WHAT NEEDS TO BE DONE
Count every line that has the word "scene". Give the number, without anything more.

EXTRACTED RECORDS
** START **

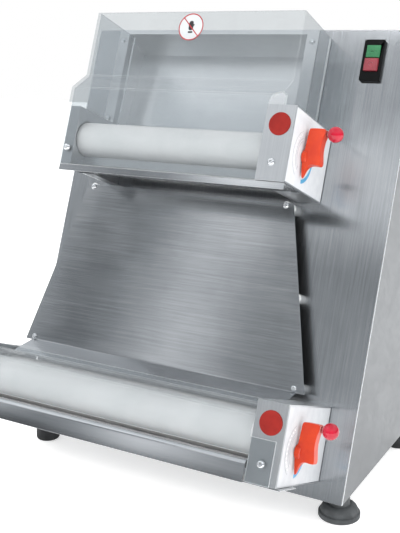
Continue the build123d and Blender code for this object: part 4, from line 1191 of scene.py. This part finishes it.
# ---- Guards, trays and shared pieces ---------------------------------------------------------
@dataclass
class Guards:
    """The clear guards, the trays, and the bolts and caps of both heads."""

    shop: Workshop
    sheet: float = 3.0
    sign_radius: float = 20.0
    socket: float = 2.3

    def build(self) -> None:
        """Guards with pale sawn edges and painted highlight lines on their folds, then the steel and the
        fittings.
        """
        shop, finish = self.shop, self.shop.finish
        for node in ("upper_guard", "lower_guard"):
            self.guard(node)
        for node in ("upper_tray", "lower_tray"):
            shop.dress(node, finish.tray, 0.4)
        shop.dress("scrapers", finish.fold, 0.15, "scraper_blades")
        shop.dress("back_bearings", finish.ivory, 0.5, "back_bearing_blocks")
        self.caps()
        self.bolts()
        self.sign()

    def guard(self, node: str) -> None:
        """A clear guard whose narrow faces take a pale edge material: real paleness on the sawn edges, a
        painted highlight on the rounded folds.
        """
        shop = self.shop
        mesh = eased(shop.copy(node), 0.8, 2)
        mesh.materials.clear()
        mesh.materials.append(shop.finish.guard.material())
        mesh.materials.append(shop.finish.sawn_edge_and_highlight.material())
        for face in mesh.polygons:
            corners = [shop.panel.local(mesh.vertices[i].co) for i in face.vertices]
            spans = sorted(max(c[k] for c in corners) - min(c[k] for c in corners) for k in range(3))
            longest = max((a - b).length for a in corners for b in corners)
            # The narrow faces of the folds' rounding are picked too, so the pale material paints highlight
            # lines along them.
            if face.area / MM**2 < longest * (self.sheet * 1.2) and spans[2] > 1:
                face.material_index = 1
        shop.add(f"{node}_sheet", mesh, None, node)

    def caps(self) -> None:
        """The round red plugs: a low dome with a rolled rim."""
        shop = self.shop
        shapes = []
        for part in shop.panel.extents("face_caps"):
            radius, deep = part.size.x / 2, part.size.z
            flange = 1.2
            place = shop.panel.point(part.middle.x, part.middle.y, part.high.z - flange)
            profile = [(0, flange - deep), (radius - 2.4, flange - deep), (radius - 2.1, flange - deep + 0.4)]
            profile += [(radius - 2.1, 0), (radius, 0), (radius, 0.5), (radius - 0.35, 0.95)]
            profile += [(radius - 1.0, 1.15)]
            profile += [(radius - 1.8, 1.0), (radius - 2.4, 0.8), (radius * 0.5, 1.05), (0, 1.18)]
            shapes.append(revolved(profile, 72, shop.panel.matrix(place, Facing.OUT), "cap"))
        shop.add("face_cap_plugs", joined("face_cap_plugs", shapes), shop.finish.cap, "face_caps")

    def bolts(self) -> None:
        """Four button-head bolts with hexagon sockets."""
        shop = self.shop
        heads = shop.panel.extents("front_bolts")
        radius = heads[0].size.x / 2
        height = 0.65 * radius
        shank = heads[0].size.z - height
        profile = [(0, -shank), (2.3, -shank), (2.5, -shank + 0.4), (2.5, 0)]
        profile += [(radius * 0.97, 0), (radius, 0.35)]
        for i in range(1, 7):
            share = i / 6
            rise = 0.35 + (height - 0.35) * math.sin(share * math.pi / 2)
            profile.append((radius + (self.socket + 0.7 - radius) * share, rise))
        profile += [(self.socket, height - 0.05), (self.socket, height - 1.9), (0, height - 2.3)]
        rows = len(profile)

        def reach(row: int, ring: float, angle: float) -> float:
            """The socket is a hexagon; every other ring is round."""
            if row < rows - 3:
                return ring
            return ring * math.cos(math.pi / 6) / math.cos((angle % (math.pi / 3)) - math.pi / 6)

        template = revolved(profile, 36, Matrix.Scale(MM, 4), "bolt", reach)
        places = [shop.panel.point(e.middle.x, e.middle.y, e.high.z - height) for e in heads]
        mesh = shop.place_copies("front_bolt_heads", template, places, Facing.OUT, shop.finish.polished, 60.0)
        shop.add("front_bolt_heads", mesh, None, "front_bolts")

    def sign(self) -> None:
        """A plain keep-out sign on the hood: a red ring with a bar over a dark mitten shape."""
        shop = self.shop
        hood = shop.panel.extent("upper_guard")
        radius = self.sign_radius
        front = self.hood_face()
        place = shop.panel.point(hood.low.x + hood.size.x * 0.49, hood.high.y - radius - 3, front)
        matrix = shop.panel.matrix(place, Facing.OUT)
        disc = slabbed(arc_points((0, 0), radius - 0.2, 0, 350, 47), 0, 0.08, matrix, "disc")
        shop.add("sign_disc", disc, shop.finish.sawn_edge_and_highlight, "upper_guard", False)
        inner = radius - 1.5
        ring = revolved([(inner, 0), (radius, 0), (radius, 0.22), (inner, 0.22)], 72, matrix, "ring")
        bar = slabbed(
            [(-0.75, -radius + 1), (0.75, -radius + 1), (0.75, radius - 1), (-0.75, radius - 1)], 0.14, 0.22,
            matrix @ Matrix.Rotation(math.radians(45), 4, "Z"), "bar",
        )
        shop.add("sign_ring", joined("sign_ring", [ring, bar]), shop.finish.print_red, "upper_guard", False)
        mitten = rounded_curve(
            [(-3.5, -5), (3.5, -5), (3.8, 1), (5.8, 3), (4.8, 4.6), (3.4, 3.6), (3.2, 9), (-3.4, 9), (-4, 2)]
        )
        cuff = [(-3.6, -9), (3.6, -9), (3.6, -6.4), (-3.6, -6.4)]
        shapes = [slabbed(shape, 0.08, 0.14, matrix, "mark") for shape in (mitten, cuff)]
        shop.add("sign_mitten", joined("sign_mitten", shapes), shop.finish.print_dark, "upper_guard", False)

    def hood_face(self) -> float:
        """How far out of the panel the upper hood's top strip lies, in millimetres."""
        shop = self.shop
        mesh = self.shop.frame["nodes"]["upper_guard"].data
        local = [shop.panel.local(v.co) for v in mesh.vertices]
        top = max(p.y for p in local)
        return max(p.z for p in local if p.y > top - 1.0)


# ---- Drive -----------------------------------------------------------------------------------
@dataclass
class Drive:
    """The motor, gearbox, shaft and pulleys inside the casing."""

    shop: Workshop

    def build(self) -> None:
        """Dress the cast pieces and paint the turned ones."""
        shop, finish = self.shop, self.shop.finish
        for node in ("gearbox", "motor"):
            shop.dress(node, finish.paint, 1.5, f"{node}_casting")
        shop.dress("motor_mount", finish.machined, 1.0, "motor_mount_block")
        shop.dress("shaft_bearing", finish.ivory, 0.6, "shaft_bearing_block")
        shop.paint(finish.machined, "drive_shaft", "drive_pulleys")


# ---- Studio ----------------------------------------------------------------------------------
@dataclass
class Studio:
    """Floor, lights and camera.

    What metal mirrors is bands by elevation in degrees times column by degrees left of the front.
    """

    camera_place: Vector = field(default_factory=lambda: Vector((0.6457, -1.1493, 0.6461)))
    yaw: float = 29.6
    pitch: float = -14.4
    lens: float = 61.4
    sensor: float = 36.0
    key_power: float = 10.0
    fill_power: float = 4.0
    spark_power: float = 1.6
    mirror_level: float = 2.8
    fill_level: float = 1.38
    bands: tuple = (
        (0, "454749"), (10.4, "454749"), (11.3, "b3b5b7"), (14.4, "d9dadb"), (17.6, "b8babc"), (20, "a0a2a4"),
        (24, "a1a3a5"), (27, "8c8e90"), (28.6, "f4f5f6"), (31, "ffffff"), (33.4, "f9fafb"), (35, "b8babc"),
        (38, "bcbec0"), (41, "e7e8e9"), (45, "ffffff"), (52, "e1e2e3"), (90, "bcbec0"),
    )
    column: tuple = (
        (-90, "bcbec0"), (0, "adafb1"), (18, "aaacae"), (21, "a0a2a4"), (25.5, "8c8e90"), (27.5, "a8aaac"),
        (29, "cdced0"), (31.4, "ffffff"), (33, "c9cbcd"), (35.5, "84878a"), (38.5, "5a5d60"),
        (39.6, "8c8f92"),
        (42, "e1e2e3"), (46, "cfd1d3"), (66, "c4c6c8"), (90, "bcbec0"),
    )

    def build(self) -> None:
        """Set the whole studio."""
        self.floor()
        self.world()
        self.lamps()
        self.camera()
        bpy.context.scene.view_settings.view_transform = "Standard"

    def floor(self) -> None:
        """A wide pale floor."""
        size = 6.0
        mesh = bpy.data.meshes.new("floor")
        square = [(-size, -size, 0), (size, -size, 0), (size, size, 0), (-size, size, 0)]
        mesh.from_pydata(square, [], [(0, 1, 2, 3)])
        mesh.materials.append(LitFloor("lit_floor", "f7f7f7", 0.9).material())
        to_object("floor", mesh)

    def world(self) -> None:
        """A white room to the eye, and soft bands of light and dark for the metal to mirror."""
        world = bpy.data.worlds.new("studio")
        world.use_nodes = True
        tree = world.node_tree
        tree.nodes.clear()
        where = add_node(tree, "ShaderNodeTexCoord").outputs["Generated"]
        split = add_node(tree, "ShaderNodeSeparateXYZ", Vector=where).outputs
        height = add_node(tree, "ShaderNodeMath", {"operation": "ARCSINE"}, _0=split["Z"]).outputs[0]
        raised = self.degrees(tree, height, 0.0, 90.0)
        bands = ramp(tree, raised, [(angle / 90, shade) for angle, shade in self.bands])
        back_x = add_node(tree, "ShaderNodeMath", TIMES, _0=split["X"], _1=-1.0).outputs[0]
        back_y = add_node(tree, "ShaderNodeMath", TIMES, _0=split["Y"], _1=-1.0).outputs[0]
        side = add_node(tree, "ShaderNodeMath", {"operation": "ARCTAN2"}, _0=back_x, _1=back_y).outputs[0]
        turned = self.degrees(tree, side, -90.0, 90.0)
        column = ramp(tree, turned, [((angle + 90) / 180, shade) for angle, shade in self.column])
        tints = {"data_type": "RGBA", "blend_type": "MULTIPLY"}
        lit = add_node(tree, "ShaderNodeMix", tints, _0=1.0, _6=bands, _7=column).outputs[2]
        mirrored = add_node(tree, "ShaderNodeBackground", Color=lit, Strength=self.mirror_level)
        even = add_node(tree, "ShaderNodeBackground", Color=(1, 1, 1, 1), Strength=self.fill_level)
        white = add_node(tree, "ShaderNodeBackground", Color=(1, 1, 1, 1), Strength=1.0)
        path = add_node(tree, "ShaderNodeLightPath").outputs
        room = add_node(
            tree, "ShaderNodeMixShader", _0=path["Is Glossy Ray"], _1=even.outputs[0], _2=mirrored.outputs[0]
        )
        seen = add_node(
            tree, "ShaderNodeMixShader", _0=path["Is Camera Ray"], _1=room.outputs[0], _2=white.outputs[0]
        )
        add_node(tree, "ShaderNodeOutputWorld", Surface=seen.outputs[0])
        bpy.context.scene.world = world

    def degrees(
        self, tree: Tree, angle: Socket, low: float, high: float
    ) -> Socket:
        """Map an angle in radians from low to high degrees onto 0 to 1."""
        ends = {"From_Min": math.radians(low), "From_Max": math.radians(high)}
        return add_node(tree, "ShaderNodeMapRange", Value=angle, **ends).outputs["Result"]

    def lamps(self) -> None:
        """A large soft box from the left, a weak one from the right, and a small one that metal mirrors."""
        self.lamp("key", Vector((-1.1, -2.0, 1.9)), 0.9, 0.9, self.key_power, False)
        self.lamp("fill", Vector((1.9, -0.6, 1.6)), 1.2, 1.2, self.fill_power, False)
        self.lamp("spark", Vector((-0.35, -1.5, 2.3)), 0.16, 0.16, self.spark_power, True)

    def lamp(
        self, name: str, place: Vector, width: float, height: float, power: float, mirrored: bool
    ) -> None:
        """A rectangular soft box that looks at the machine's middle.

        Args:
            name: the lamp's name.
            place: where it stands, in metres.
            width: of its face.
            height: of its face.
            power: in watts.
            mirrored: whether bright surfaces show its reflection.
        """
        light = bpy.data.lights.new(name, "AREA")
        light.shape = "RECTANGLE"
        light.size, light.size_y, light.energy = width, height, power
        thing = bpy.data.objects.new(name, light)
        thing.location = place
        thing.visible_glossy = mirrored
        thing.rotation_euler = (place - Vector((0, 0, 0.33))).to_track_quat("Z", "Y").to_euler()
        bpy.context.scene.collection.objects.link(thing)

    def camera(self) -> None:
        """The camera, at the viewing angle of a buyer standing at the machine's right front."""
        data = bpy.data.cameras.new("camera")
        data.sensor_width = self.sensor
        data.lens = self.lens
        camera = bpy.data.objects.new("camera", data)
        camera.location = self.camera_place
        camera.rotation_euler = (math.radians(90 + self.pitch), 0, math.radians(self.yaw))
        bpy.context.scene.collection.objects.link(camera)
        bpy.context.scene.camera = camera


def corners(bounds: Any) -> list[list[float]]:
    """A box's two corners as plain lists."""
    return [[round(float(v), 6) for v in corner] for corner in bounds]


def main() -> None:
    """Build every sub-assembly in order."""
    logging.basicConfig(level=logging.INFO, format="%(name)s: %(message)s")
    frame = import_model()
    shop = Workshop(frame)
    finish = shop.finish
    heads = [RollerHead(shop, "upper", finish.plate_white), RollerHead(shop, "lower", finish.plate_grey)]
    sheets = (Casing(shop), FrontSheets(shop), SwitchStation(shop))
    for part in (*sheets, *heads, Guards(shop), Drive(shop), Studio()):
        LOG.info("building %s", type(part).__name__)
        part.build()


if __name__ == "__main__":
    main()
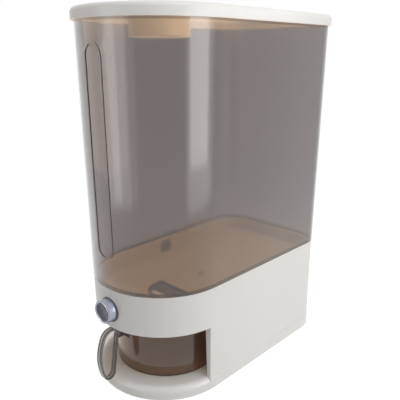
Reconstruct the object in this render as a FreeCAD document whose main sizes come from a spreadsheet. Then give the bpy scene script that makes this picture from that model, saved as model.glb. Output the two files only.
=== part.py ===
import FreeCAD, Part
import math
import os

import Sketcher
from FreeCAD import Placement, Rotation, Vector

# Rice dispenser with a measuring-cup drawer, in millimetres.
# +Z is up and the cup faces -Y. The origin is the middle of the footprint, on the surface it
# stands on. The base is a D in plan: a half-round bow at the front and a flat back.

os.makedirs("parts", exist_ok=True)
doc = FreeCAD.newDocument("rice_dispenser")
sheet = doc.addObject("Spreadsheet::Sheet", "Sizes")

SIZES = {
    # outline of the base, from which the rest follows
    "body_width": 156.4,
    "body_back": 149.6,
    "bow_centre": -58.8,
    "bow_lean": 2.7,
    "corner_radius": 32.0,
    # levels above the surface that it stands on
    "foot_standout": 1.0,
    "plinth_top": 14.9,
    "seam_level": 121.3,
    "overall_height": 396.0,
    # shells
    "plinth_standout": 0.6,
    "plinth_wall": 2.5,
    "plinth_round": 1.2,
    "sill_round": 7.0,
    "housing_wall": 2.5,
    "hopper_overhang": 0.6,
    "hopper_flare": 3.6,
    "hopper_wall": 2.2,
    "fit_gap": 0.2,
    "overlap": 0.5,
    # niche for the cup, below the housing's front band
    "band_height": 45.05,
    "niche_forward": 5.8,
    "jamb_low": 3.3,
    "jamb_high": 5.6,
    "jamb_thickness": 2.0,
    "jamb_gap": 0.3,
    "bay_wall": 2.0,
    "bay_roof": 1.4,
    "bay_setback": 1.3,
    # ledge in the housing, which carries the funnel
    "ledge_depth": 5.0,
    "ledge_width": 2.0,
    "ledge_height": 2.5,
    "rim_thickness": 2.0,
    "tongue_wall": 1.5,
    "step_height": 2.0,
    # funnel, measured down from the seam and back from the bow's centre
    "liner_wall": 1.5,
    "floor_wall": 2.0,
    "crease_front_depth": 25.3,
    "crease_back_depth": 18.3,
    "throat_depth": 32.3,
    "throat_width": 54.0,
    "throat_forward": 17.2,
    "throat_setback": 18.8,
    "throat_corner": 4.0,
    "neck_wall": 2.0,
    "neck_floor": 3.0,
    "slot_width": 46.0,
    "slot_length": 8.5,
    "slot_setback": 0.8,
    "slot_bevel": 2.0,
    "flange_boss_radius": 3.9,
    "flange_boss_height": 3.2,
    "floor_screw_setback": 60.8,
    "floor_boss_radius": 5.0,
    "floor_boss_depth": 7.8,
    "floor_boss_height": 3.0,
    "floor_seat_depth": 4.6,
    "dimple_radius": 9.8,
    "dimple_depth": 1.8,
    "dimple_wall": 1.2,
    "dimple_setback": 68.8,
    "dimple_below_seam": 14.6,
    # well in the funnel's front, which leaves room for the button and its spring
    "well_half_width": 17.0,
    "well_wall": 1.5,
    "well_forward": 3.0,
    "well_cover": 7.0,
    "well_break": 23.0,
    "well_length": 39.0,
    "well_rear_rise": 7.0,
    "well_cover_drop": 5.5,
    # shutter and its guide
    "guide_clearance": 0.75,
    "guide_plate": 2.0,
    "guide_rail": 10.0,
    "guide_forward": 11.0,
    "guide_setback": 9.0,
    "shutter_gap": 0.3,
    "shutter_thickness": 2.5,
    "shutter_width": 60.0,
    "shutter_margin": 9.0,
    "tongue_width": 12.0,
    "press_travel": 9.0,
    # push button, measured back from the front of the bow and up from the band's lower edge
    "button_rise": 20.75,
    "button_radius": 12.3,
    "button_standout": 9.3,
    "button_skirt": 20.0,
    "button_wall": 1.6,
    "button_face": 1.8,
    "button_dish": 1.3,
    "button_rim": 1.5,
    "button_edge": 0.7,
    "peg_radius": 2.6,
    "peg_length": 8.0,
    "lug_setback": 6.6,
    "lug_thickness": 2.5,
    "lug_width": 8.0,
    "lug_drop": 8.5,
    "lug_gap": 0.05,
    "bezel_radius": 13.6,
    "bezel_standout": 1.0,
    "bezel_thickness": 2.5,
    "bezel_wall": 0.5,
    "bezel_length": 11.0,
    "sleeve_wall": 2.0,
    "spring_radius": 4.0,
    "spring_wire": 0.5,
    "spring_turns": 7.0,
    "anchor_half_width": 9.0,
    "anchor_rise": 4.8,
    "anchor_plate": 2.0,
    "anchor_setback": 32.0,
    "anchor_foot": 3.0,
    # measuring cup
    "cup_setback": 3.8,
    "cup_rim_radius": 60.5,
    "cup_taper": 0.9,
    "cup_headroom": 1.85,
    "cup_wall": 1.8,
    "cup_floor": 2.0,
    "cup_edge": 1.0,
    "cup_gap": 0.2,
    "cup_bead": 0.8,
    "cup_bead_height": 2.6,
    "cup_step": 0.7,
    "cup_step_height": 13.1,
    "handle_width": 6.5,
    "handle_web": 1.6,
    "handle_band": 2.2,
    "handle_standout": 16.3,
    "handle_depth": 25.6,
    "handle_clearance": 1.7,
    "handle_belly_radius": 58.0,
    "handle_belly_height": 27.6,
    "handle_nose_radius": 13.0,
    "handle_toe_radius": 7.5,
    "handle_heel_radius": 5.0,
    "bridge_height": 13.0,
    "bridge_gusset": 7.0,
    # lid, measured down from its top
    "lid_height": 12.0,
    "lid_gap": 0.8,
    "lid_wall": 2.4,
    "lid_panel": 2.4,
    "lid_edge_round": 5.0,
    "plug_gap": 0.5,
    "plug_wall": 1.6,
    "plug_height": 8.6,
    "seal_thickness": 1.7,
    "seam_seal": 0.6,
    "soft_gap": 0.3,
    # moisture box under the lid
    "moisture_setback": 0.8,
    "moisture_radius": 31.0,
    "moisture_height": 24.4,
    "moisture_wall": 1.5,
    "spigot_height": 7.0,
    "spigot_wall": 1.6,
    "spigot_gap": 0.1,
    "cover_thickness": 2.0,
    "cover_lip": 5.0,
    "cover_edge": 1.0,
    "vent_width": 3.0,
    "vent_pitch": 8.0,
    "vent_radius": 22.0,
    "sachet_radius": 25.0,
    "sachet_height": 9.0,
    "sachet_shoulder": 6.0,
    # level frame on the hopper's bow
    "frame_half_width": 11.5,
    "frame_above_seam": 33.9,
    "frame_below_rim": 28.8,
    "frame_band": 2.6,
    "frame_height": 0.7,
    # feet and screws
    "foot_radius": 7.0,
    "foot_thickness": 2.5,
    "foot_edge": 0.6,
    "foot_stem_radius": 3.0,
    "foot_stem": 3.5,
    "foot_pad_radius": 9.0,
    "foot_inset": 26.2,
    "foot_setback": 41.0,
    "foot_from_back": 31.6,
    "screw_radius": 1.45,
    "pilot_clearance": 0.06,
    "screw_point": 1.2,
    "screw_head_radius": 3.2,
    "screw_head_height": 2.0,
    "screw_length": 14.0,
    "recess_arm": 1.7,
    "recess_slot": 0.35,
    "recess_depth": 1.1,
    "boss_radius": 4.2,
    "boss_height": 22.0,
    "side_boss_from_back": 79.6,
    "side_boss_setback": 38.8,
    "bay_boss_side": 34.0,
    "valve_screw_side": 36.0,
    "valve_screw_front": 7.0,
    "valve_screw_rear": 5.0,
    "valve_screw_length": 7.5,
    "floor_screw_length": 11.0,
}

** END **

PROBLEM SOLUTION
7